There was someone on here that was framing in his front porch for screens
I like the method you found much better


----------



## Leah Frances (Jan 13, 2008)

Just spent the last two hours out on the porch from 8-10pm (prime mosquito time). With a light on on the porch we were mosquito free! :thumbup:

I'm especially pleased with how this project turned out. The screens work exactly as advertised.


----------



## gma2rjc (Nov 21, 2008)

That is so cool Leah! They look great.

Barb


----------



## cocobolo (Dec 16, 2008)

That ended up coming out very nicely.

There is a couple in the finishing stages of building a house here, and she gets really uptight at the mere sight of any bug. 

I'm going to have to get them to check in on your thread. She would really like this idea.


----------



## Leah Frances (Jan 13, 2008)

Dug up this thread because I am sitting on my front porch watching the NBA finals with NO mosquitos!
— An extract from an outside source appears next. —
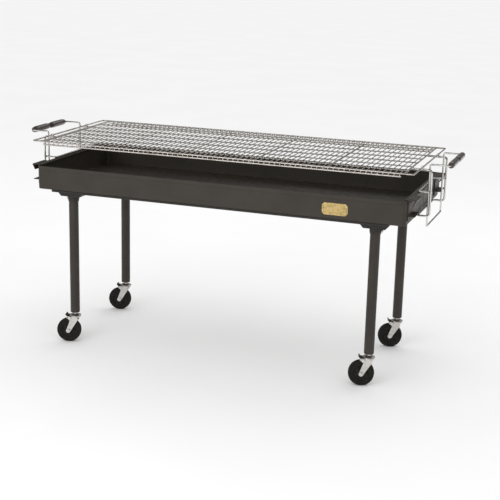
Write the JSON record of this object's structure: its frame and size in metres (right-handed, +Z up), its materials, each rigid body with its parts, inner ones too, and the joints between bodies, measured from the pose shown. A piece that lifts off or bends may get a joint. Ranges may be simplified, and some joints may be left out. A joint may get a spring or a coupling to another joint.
{
  "type": "charcoal grill",
  "caption": "Long open-trough charcoal grill on tube legs with locking swivel casters; its wire cooking grate hangs on swinging lift racks with wooden grips.",
  "frame": {"origin": "on the floor, in the middle of the four legs", "axes": "+X to the right along the trough, +Y from front to back, +Z up"},
  "size_m": [1.778, 0.6276, 0.8755],
  "materials": {
    "trough_paint": "satin black heat paint",
    "frame_paint": "satin black paint",
    "leg_paint": "satin black paint",
    "zinc": "bright zinc plate",
    "brake_paint": "black",
    "rubber": "matt black rubber",
    "hub_plastic": "matt black",
    "badge_brass": "satin brass",
    "grate_plating": "bright nickel plate",
    "rack_plating": "bright nickel plate",
    "grip_wood": "dark stained and varnished"
  },
  "bodies": {
    "cart": {"trough": "trough_paint", "end_rail_left": "trough_paint", "end_rail_right": "trough_paint", "corner_bracket_fl": "trough_paint", "corner_bracket_fr": "trough_paint", "corner_bracket_bl": "trough_paint", "corner_bracket_br": "trough_paint", "frame_bar_front": "frame_paint", "frame_bar_back": "frame_paint", "leg_pan_fl": "frame_paint", "leg_pan_fr": "frame_paint", "leg_pan_bl": "frame_paint", "leg_pan_br": "frame_paint", "leg_collar_fl": "frame_paint", "leg_collar_fr": "frame_paint", "leg_collar_bl": "frame_paint", "leg_collar_br": "frame_paint", "collar_screws": "zinc", "leg_fl": "leg_paint", "leg_fr": "leg_paint", "leg_bl": "leg_paint", "leg_br": "leg_paint", "caster_stem_fl": "zinc", "caster_stem_fr": "zinc", "caster_stem_bl": "zinc", "caster_stem_br": "zinc", "badge": "badge_brass", "badge_rivets": "badge_brass"},
    "caster_fl": {"fork_fl": "zinc", "axle_fl": "zinc"},
    "wheel_fl": {"tyre_fl": "rubber", "hub_fl": "hub_plastic"},
    "brake_lever_fl": {"brake_fl": "brake_paint"},
    "caster_fr": {"fork_fr": "zinc", "axle_fr": "zinc"},
    "wheel_fr": {"tyre_fr": "rubber", "hub_fr": "hub_plastic"},
    "brake_lever_fr": {"brake_fr": "brake_paint"},
    "caster_bl": {"fork_bl": "zinc", "axle_bl": "zinc"},
    "wheel_bl": {"tyre_bl": "rubber", "hub_bl": "hub_plastic"},
    "brake_lever_bl": {"brake_bl": "brake_paint"},
    "caster_br": {"fork_br": "zinc", "axle_br": "zinc"},
    "wheel_br": {"tyre_br": "rubber", "hub_br": "hub_plastic"},
    "brake_lever_br": {"brake_br": "brake_paint"},
    "grate": {"grate_frame": "grate_plating", "grate_rods": "grate_plating", "grate_wires": "grate_plating", "grate_posts": "grate_plating"},
    "rack_left": {"rack_frame_left": "rack_plating", "rack_handle_left": "rack_plating", "grip_left_front": "grip_wood", "grip_left_back": "grip_wood"},
    "rack_right": {"rack_frame_right": "rack_plating", "rack_handle_right": "rack_plating", "grip_right_front": "grip_wood", "grip_right_back": "grip_wood"}
  },
  "joints": [
    {"name": "swivel_fl", "type": "hinge", "parent": "cart", "child": "caster_fl", "pos_m": [-0.632, -0.242, 0.11], "axis": [0, 0, 1], "continuous": true},
    {"name": "wheel_fl", "type": "hinge", "parent": "caster_fl", "child": "wheel_fl", "pos_m": [-0.6575, -0.24883, 0.0508], "axis": [-0.2588, 0.9659, 0], "continuous": true},
    {"name": "brake_fl", "type": "hinge", "parent": "caster_fl", "child": "brake_lever_fl", "pos_m": [-0.66001, -0.24951, 0.1089], "axis": [0.2588, -0.9659, 0], "range_deg": [0, 25]},
    {"name": "swivel_fr", "type": "hinge", "parent": "cart", "child": "caster_fr", "pos_m": [0.632, -0.242, 0.11], "axis": [0, 0, 1], "continuous": true},
    {"name": "wheel_fr", "type": "hinge", "parent": "caster_fr", "child": "wheel_fr", "pos_m": [0.6065, -0.24883, 0.0508], "axis": [-0.2588, 0.9659, 0], "continuous": true},
    {"name": "brake_fr", "type": "hinge", "parent": "caster_fr", "child": "brake_lever_fr", "pos_m": [0.60399, -0.24951, 0.1089], "axis": [0.2588, -0.9659, 0], "range_deg": [0, 25]},
    {"name": "swivel_bl", "type": "hinge", "parent": "cart", "child": "caster_bl", "pos_m": [-0.632, 0.242, 0.11], "axis": [0, 0, 1], "continuous": true},
    {"name": "wheel_bl", "type": "hinge", "parent": "caster_bl", "child": "wheel_bl", "pos_m": [-0.6575, 0.23517, 0.0508], "axis": [-0.2588, 0.9659, 0], "continuous": true},
    {"name": "brake_bl", "type": "hinge", "parent": "caster_bl", "child": "brake_lever_bl", "pos_m": [-0.66001, 0.23449, 0.1089], "axis": [0.2588, -0.9659, 0], "range_deg": [0, 25]},
    {"name": "swivel_br", "type": "hinge", "parent": "cart", "child": "caster_br", "pos_m": [0.632, 0.242, 0.11], "axis": [0, 0, 1], "continuous": true},
    {"name": "wheel_br", "type": "hinge", "parent": "caster_br", "child": "wheel_br", "pos_m": [0.6065, 0.23517, 0.0508], "axis": [-0.2588, 0.9659, 0], "continuous": true},
    {"name": "brake_br", "type": "hinge", "parent": "caster_br", "child": "brake_lever_br", "pos_m": [0.60399, 0.23449, 0.1089], "axis": [0.2588, -0.9659, 0], "range_deg": [0, 25]},
    {"name": "grate_lift", "type": "slide", "parent": "cart", "child": "grate", "axis": [0, 0, 1], "range_m": [0, 0.07]},
    {"name": "rack_swing_left", "type": "hinge", "parent": "grate", "child": "rack_left", "pos_m": [-0.776, 0, 0.8512], "axis": [0, 1, 0], "range_deg": [0, 15]},
    {"name": "rack_swing_right", "type": "hinge", "parent": "grate", "child": "rack_right", "pos_m": [0.776, 0, 0.8512], "axis": [0, -1, 0], "range_deg": [0, 15]}
  ]
}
I LOVE spring!


----------



## chrisBC (Dec 28, 2010)

I like your porch, cool old house..good job...

have you ever thought of a beadboard ceiling?


----------



## Leah Frances (Jan 13, 2008)

We are going to keep the open framing of the ceiling. It's hard to see in the pics (and under the umpteen-dozen layers of paint) but it is actually T&G beadboard - really really wide beadboard. We've got some rot problems (still need a new roof ) and I'll have to get replacement boards custom milled. 

The real problem I have with it, is that with the open framing I just can't convince myself to do the typical southern thing and paint the ceiling sky blue.


----------



## chrisBC (Dec 28, 2010)

hmm yeah ok i see that now

well one thing at a time hey

Would you paint the whole thing or just the rafters? I'd think leaving it open, it might look nice to paint the rafters a different colour than the planking.


----------



## Leah Frances (Jan 13, 2008)

But, I'm a big fan of testing paint plans via photoshop. Maybe after we re-do the roofing we'll strip all the old paint and consider something different. :thumbup:


----------



## chrisBC (Dec 28, 2010)

yeah, good plan, much easier than painting it five times, haha

hope it goes well for u


----------